Of course, in our autobiographies, we are all the hero.

If you have few days, give it a read. It's alternatively horrific and hilarious and to me it struck bit close to home.

Thursday, February 5, 2009

Interlude: argh

Life has gotten in the way so I haven't had a chance to write up my thoughts on Portnoy's Complaint, which I wrapped and ultimately found a too long for too little for what's actually in the book and I've started on Henning Mankell's Faceless Killers, the first in his Kurt Wallander series.

Monday, February 2, 2009

New Book: Portnoy's Complaint

Portnoy's Complaint or Sex: The Sexing started off as a series of dinner party monologues by Philip Roth which dipped into autobiographical territory and it shows.

It's the story of one Alexander Portnoy and his life history as relayed in a series of couch sessions to a psychiatrist. It is at turns, vulgar, hilarious, depressing, disgusting, uplifting and educational. Basically, it's life as a man. Though I must confess I don't quite possess the same libidinous strength that the book's main character seemingly does.

It's entertainingly told and so far reads very quickly, but my main issue is with the structure of the book. It's done as a series of Psychiatric monologues but the length of these "sessions" varies wildly. I wish that it had kept to a specific rhythm with call backs to previous session rather than expanded stories.
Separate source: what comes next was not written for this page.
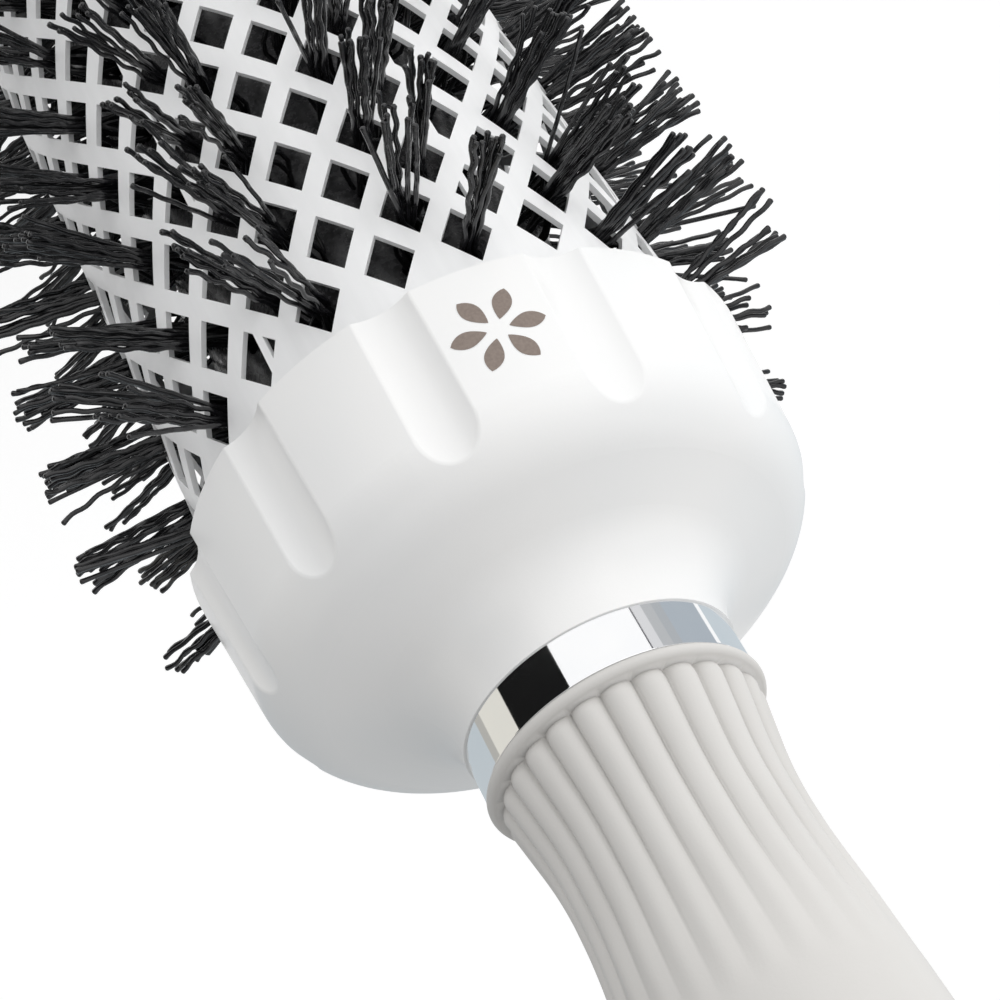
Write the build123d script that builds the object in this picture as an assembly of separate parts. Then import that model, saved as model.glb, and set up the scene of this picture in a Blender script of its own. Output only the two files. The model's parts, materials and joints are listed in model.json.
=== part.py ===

Beyond the sex, the book also goes into life as a Jew in prewar New Jersey, or at least as it relates to this small section of Newark. His mother is essentially the mother from hell. Excessively doting and well intentioned but quite overbearing (with specific reference to Freud on Leonardo) and the painting of this as an issue for all Jewish mothers of a certain social strata in that time period within this community (driving one's child to suicide).

My own exposure with Jewish mothers is limited. I think I know exactly one and her children are too young to psychoanalyze for sexual misconduct, though hilariously one of her children, still of nursing age, did spend an inordinate amount of time staring at my girlfriend's breasts while we were at dinner with them.

That's ok, because I tend to do the same thing.